Dr Timmermann, a guide with the Vienna Tourist Board, loves The Third Man with an affection that borders on the obsessive. For the past six years she has run her 'In the footsteps of The Third Man' walking tour of Vienna, sometimes as often as six times a week. 'On average I get 20 people a tour.' She says that the film, which is shown daily in Vienna's Burgkino during the summer, still continues to exert a powerful fascination.

'People want to see the film and they want to see where it was filmed. It was one of those films like Casablanca which turned out to be much more than the sum of its parts. While it was being made nobody guessed the impact it would have.'

But with a cast that included Orson Welles and Joseph Cotten - working together for the first time since the phenomenal success of Citzen Kane and The Magnificent Ambersons - as well as Trevor Howard and bit-part players such as Wilfrid Hyde White and Bernard Lee, not to mention a script by Graham Greene and direction by Carol Reed, The Third Man obviously had a lot going for it.

'However, luck certainly played a large part,' says Dr Timmermann. 'After filming one night, Carol Reed went with some people for a drink to a cafe in Sievering, a village just outside Vienna. There he saw somebody playing a zither, an instrument he'd never heard before.' The man playing the zither was Anton Karas: Reed had stumbled upon the answer to the problem of finding an appropriate musical soundtrack to the film. 'Karas couldn't read or write music. Carol Reed had to fly him to London, and in the studios he simply played along to the film and they recorded him.'

Reed told Karas of Greene's idea of a theme tune for the central character. Karas shyly offered the deung- de-deung-de-deung tune he had invented years before. Karas's 'Harry Lime Theme' became a huge international hit, topping the charts in America and earning him enough money to buy his own Sievering restaurant. 'He made a lot of money. He died in the 1980s.'

Dr Timmermann's knowledge of Third Man facts and figures is encyclopedic. I asked her if she knew what had become of Herbert Halbik, the dough-faced boy who points out Martins as a murderer to the crowd standing in front of Lime's apartment block. 'Oh, that's a tragic story. He was the son of a lighting technician, it was his only film. When he was 12 he dived into the old Danube, broke his neck and was paralysed. He runs a newsagents now in Vienna.'

The actors, even in the smallest roles, were perfect, the music was absolutely right, even down to the stylised cinematography - frequently shot at a crooked angle - which presented Vienna as a city of black shadows and glistening streets. The lighting was always artfully managed: most memorable is the luminescent glow of Welles's face whenever it emerges from the shadows. 'It was all just perfect,' concludes Dr Timmermann. But most of all, perhaps, there were the sewers . . .
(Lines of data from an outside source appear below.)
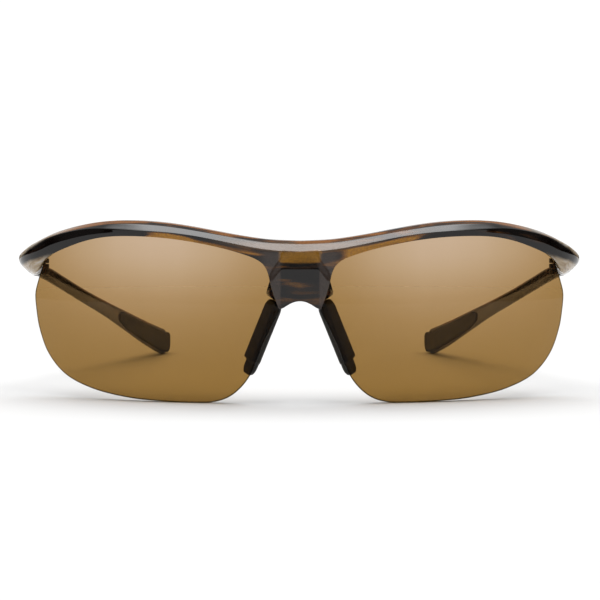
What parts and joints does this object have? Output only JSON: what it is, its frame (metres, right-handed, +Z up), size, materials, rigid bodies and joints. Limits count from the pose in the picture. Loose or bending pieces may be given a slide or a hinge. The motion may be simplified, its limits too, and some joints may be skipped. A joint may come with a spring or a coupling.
{
  "type": "half-rim wraparound sports sunglasses",
  "caption": "Half-rim wraparound sports sunglasses with brown tinted curved lenses, a tortoiseshell brow frame, folding temples with soft tips and bendable nose pads.",
  "frame": {"origin": "middle of the footprint of the open glasses, on the surface that they stand on", "axes": "+Z up, +Y from the front of the bridge back to the ears, +X to the wearer's left"},
  "size_m": [0.1416, 0.1469, 0.0443],
  "materials": {
    "tortoise_nylon": "glossy, streaked amber and dark brown",
    "tinted_lens": "polished, brown tint",
    "grip_rubber": "matte",
    "hinge_steel": "satin",
    "screw_steel": "polished",
    "core_metal": "satin"
  },
  "bodies": {
    "front": {"front_frame": "tortoise_nylon", "lens_left": "tinted_lens", "front_hinge_leaf_left": "hinge_steel", "hinge_screw_left": "screw_steel", "lens_right": "tinted_lens", "front_hinge_leaf_right": "hinge_steel", "hinge_screw_right": "screw_steel"},
    "left_temple": {"temple_left": "tortoise_nylon", "temple_tip_pad_left": "grip_rubber", "temple_hinge_leaf_left": "hinge_steel"},
    "left_nose_pad": {"nose_pad_left": "grip_rubber", "nose_pad_core_left": "core_metal"},
    "right_temple": {"temple_right": "tortoise_nylon", "temple_tip_pad_right": "grip_rubber", "temple_hinge_leaf_right": "hinge_steel"},
    "right_nose_pad": {"nose_pad_right": "grip_rubber", "nose_pad_core_right": "core_metal"}
  },
  "joints": [
    {"name": "left_temple_hinge", "type": "hinge", "parent": "front", "child": "left_temple", "pos_m": [0.0644, -0.0361, 0.0316], "axis": [0, 0, 1], "range_deg": [0, 84]},
    {"name": "left_nose_pad_bend", "type": "hinge", "parent": "front", "child": "left_nose_pad", "pos_m": [0.00503, -0.0644, 0.02684], "axis": [0, -1, 0], "range_deg": [-8, 8]},
    {"name": "right_temple_hinge", "type": "hinge", "parent": "front", "child": "right_temple", "pos_m": [-0.0644, -0.0361, 0.0316], "axis": [0, 0, -1], "range_deg": [0, 78]},
    {"name": "right_nose_pad_bend", "type": "hinge", "parent": "front", "child": "right_nose_pad", "pos_m": [-0.00503, -0.0644, 0.02684], "axis": [0, 1, 0], "range_deg": [-8, 8]}
  ]
}
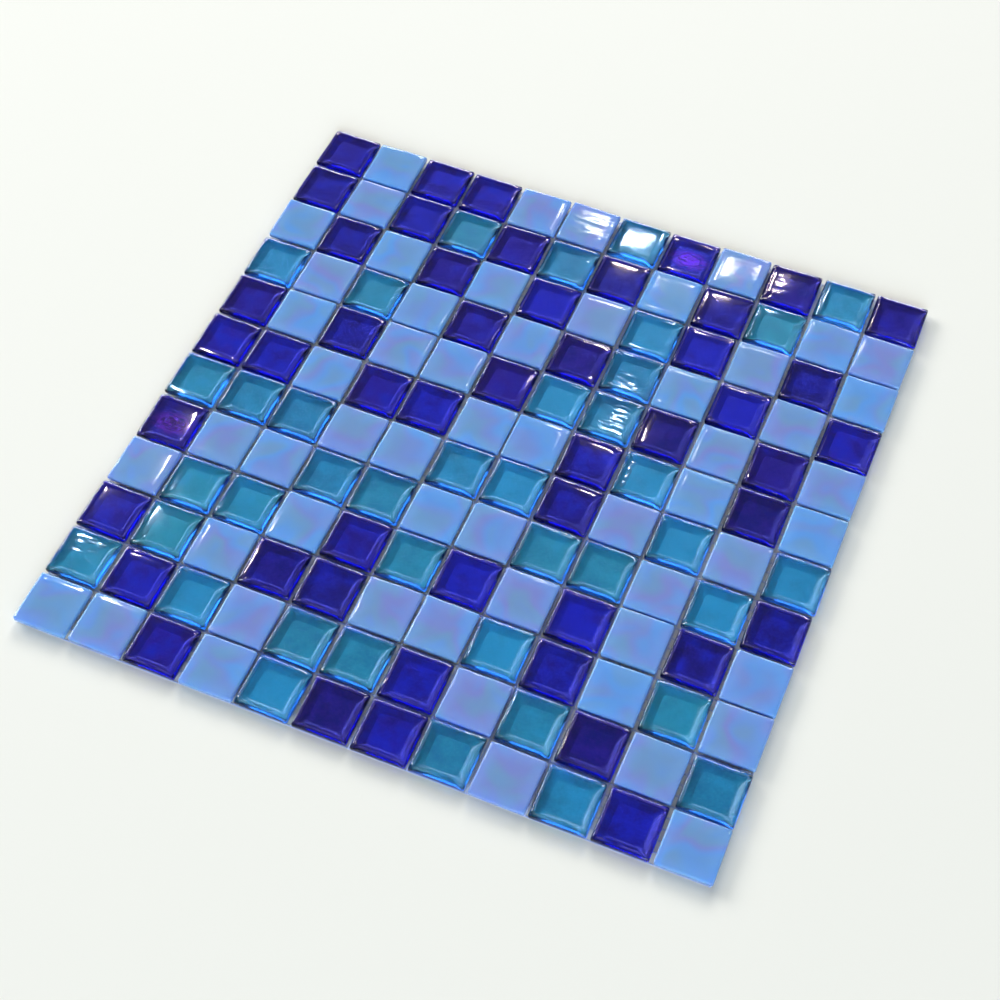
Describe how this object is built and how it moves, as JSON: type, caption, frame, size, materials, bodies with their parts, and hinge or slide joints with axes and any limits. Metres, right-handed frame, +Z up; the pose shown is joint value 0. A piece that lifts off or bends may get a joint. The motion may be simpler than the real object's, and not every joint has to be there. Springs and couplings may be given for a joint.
{
  "type": "mosaic tile sheet",
  "caption": "Flat sheet of small square glass tiles in cobalt, aqua and lustrous opal, bonded at an even narrow joint on a laid backing net, for covering walls and pools.",
  "frame": {"origin": "middle of the sheet's underside, level with the underside of the net", "axes": "+X runs along a row of tiles, +Y runs towards the first row, +Z is up out of the tiles' faces"},
  "size_m": [0.304, 0.3039, 0.0045],
  "materials": {
    "cobalt_glass": "glossy, clear deep blue with a violet lustre",
    "aqua_glass": "glossy, clear turquoise",
    "opal_glass": "satin gloss, milky pale blue with a pearly lustre",
    "net": "matt, resin-coated glass fibre"
  },
  "bodies": {
    "root": {"aqua_tiles_row_01": "aqua_glass", "aqua_tiles_row_02": "aqua_glass", "aqua_tiles_row_03": "aqua_glass", "aqua_tiles_row_04": "aqua_glass", "aqua_tiles_row_05": "aqua_glass", "aqua_tiles_row_06": "aqua_glass", "aqua_tiles_row_07": "aqua_glass", "aqua_tiles_row_08": "aqua_glass", "aqua_tiles_row_09": "aqua_glass", "aqua_tiles_row_10": "aqua_glass", "aqua_tiles_row_11": "aqua_glass", "aqua_tiles_row_12": "aqua_glass", "cobalt_tiles_row_01": "cobalt_glass", "cobalt_tiles_row_02": "cobalt_glass", "cobalt_tiles_row_03": "cobalt_glass", "cobalt_tiles_row_04": "cobalt_glass", "cobalt_tiles_row_05": "cobalt_glass", "cobalt_tiles_row_06": "cobalt_glass", "cobalt_tiles_row_07": "cobalt_glass", "cobalt_tiles_row_08": "cobalt_glass", "cobalt_tiles_row_09": "cobalt_glass", "cobalt_tiles_row_10": "cobalt_glass", "cobalt_tiles_row_11": "cobalt_glass", "cobalt_tiles_row_12": "cobalt_glass", "net_strands_along_columns": "net", "net_strands_along_rows": "net", "opal_tiles_row_01": "opal_glass", "opal_tiles_row_02": "opal_glass", "opal_tiles_row_03": "opal_glass", "opal_tiles_row_04": "opal_glass", "opal_tiles_row_05": "opal_glass", "opal_tiles_row_06": "opal_glass", "opal_tiles_row_07": "opal_glass", "opal_tiles_row_08": "opal_glass", "opal_tiles_row_09": "opal_glass", "opal_tiles_row_10": "opal_glass", "opal_tiles_row_11": "opal_glass", "opal_tiles_row_12": "opal_glass"}
  },
  "joints": []
}
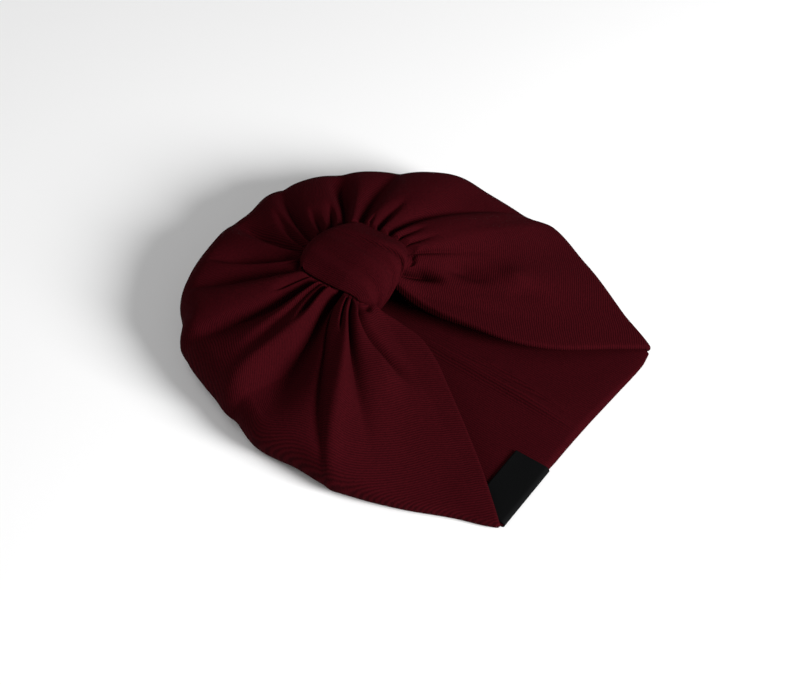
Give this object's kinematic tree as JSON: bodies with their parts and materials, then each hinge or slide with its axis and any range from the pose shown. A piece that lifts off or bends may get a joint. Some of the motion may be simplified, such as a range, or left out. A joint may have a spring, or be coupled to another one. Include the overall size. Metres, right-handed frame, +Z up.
{
  "type": "turban headwrap",
  "caption": "Knitted turban headwrap laid flat: gathered crown and two wings held by a wide wrapped band, straight back rim, blank woven side tab.",
  "frame": {"origin": "on the table, under the middle of the cap between the rim's line and the far edge of the crown", "axes": "+Z up from the table, +Y from the back rim to the far edge of the crown, +X towards the tip without the tab"},
  "size_m": [0.2551, 0.2739, 0.0543],
  "materials": {
    "knit_cloth": "fine rib knit, dark wine red, matt",
    "woven_tab": "fine black woven ribbon, blank"
  },
  "bodies": {
    "root": {"cap": "knit_cloth", "knot_band": "knit_cloth", "side_tab": "woven_tab"}
  },
  "joints": []
}
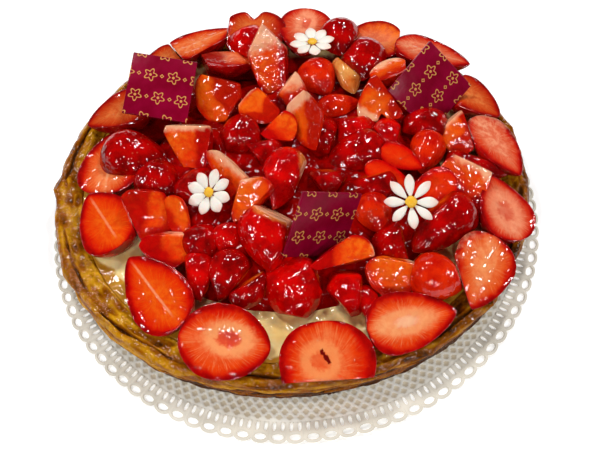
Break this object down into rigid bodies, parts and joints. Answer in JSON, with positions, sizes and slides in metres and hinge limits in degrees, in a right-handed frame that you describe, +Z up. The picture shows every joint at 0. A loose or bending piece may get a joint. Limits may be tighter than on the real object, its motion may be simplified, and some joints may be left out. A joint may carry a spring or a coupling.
{
  "type": "strawberry puff pastry tart",
  "caption": "Round open puff pastry tart filled with pastry cream and heaped with glazed cut strawberries, chocolate plaques and sugar daisies, on a lace paper doily.",
  "frame": {"origin": "under the middle of the doily, on the surface that it lies on", "axes": "+Z up; -Y is the front, the side nearest the viewer in the picture; +X is to the viewer's right"},
  "size_m": [0.26, 0.26, 0.0633],
  "materials": {
    "lace_paper": "matt white paper, pierced and embossed as lace",
    "puff_pastry": "baked golden brown, flaky, thinly glazed on top",
    "pastry_cream": "smooth pale yellow custard",
    "strawberry_deep": "dark red berries under clear gel",
    "strawberry_cut": "wet cut flesh under clear gel",
    "strawberry_skin": "seeded red skin under clear gel",
    "coloured_chocolate": "smooth wine red chocolate with small gold marks",
    "sugar_paste": "white sugar paste with a yellow centre"
  },
  "bodies": {
    "root": {"paper_doily": "lace_paper", "pastry_case": "puff_pastry", "custard": "pastry_cream", "strawberry_bed": "strawberry_deep", "ring_01": "strawberry_cut", "ring_02": "strawberry_cut", "ring_03": "strawberry_cut", "ring_04": "strawberry_cut", "ring_05": "strawberry_cut", "ring_06": "strawberry_cut", "ring_07": "strawberry_cut", "ring_08": "strawberry_cut", "ring_09": "strawberry_cut", "ring_10": "strawberry_cut", "ring_11": "strawberry_cut", "ring_12": "strawberry_cut", "ring_13": "strawberry_cut", "ring_14": "strawberry_cut", "ring_15": "strawberry_cut", "ring_16": "strawberry_cut", "ring_17": "strawberry_cut", "heap_01": "strawberry_skin", "heap_02": "strawberry_cut", "heap_03": "strawberry_cut", "heap_04": "strawberry_cut", "heap_05": "strawberry_cut", "heap_06": "strawberry_cut", "heap_07": "strawberry_cut", "heap_08": "strawberry_skin", "heap_09": "strawberry_skin", "heap_10": "strawberry_skin", "heap_11": "strawberry_skin", "heap_12": "strawberry_cut", "heap_13": "strawberry_cut", "heap_14": "strawberry_cut", "heap_15": "strawberry_skin", "heap_16": "strawberry_cut", "heap_17": "strawberry_cut", "heap_18": "strawberry_skin", "heap_19": "strawberry_cut", "heap_20": "strawberry_cut", "heap_21": "strawberry_skin", "heap_22": "strawberry_skin", "heap_23": "strawberry_cut", "heap_24": "strawberry_cut", "heap_25": "strawberry_skin", "heap_26": "strawberry_skin", "heap_27": "strawberry_cut", "heap_28": "strawberry_cut", "heap_29": "strawberry_skin", "heap_30": "strawberry_skin", "plaque_1": "coloured_chocolate", "plaque_2": "coloured_chocolate", "plaque_3": "coloured_chocolate", "daisy_1": "sugar_paste", "daisy_2": "sugar_paste", "daisy_3": "sugar_paste"}
  },
  "joints": []
}
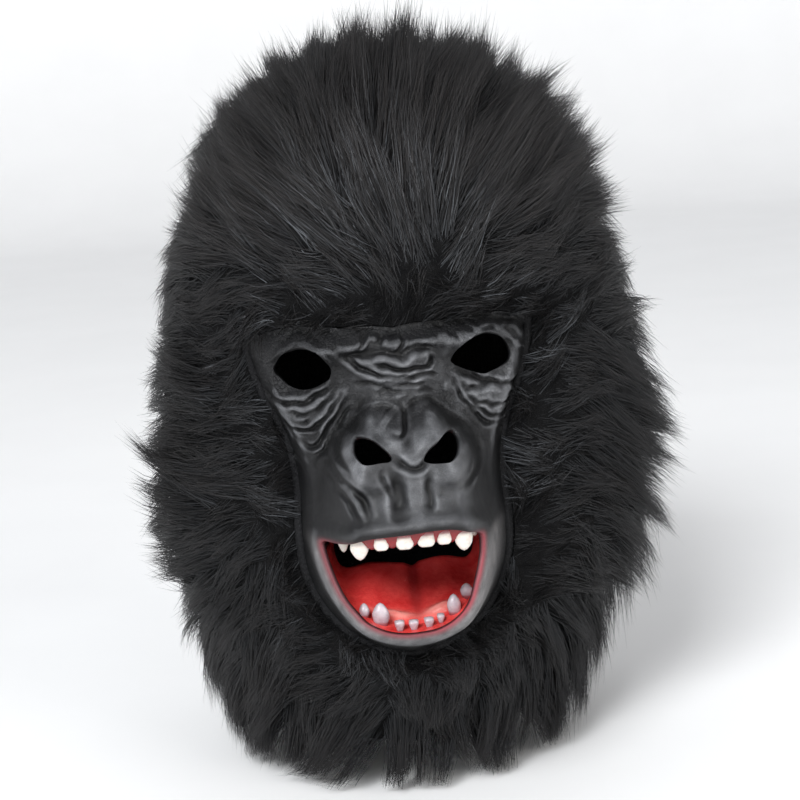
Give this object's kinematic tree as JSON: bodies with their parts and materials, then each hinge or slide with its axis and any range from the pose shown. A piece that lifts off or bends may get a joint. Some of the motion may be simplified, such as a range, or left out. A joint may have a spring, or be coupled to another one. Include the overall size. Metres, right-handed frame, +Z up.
{
  "type": "gorilla mask",
  "caption": "Full-head gorilla mask with a moulded black latex face, an open red mouth with painted teeth and a hood of long black fur.",
  "frame": {"origin": "inside of the crown of the hood, where the mask rests on a head", "axes": "+Z up, -Y the way the face looks, +X the viewer's right from the front"},
  "size_m": [0.2557, 0.2875, 0.3343],
  "materials": {
    "fur": "long glossy pile",
    "knit": "matt",
    "latex": "satin, dry-brushed in grey",
    "mouth": "gloss",
    "teeth": "gloss"
  },
  "bodies": {
    "root": {"hood": "knit", "fur": "fur", "face": "latex", "upper_gum": "mouth", "mouth_floor": "mouth", "upper_tooth_1": "teeth", "upper_tooth_2": "teeth", "upper_tooth_3": "teeth", "upper_tooth_4": "teeth", "upper_tooth_5": "teeth", "upper_tooth_6": "teeth", "upper_tooth_7": "teeth", "upper_tooth_8": "teeth", "lower_tooth_1": "teeth", "lower_tooth_2": "teeth", "lower_tooth_3": "teeth", "lower_tooth_4": "teeth", "lower_tooth_5": "teeth", "lower_tooth_6": "teeth", "lower_tooth_7": "teeth", "lower_tooth_8": "teeth"}
  },
  "joints": []
}
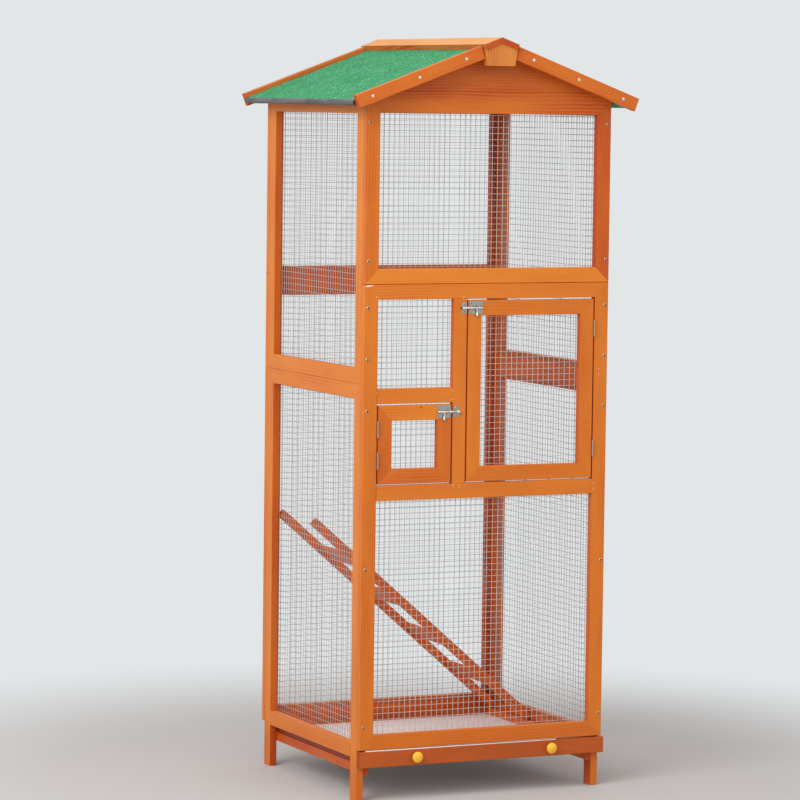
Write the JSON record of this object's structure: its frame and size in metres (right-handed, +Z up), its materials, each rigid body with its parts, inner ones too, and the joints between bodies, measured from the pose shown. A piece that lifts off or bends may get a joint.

In the brochure advertising her Third Man walk, people are asked to bring along a tram ticket and a torch. The tram ticket is for a rapid transit across the city, the torch is for the sewers - inevitably the starting point.

The regular tour begins at the underground station at Friedensbrucke, where a huge overflow sewer runs into the Danube canal. 'If you hear screaming it's a rat,' she says as we walk into the blackness. 'It's said there are two and a half million of them in the sewers beneath Vienna. And really, they do scream.'

By special dispensation, she also took me down into the sewer beneath Karlsplatz where the most famous Third Man sewer shots were filmed. A uniformed man accompanied us. 'Is he an Underground Policeman?' I asked. 'Oh no, there are no more Underground Police; he works for the council.' The council man was amused at my interest in The Third Man. 'He knows it is impossible for people to get around the city by walking through the sewers. The whole film is built on an impossibility - a myth.'

Carefully arranged camera angles and imaginitive editing succeeded in creating the impression that the sewers stretch on forever. In fact the stairs down from the Karlplatz (down which Harry Lime races in his doomed escape) lead nowhere except to overflows and the underground Wien river.

The next stop on the tour, the doorway across the road from Anna's apartment in which Harry Lime is first seen by Holly Martins, also reveals liberties with the truth taken by Carol Reed. The doorway is there on the cobbled alley running up from Schrey Vogel gasse - just as in the film - but it is a full 10-minute walk from the building used as Anna's apartment block on Am Hof.

'Sure, they cheated, but why not - it's a film.' What is surprising is that for a time when film production companies tried to do nearly everything in a studio to save money, so much of real Vienna was used.

And this is the compelling thing about The Third Man tour. Much of what you see in the film can still be seen in the city. Harry Lime's apartment block remains the same, opposite the Hofburg palace (now being restored after last year's fire) and facing the Franz Josef statue where Harry Lime was said to have died after his 'accident'. The block is a private residence, but I pushed the door open and walked in. And there were the stairs on which Holly Martins was told by the porter that he had missed the funeral party which had just left for the cemetery.

After Dr Timmerman's city tour, my final Third Man excursion took me three stops north of Stephansplatz on the U1 underground line to Praterstern. Five minutes' walk from the station and I was standing beneath the Riesenrad, the Great Wheel where Holly famously confronted Harry Lime.

As a last act of homage, I stood the near the foot of the wheel and got out my damp script and, ignoring the strange looks of the old man emptying the rubbish bins, I read the words that Welles had improvised himself during the filming and had delivered on this very spot: '. . . In Italy for 30 years under the Borgias they had warfare, terror, murder, bloodshed - they produced Michelangelo, Leonardo da Vinci and the Renaissance. In Switzerland they had brotherly love, 500 years of democracy and peace, and what did that produce . . ? The cuckoo clock. So long, Holly.'

A happy pilgrim, I strolled back to the underground station with only one tune on my lips: deung-de- deung-de-deung. So long, Holly.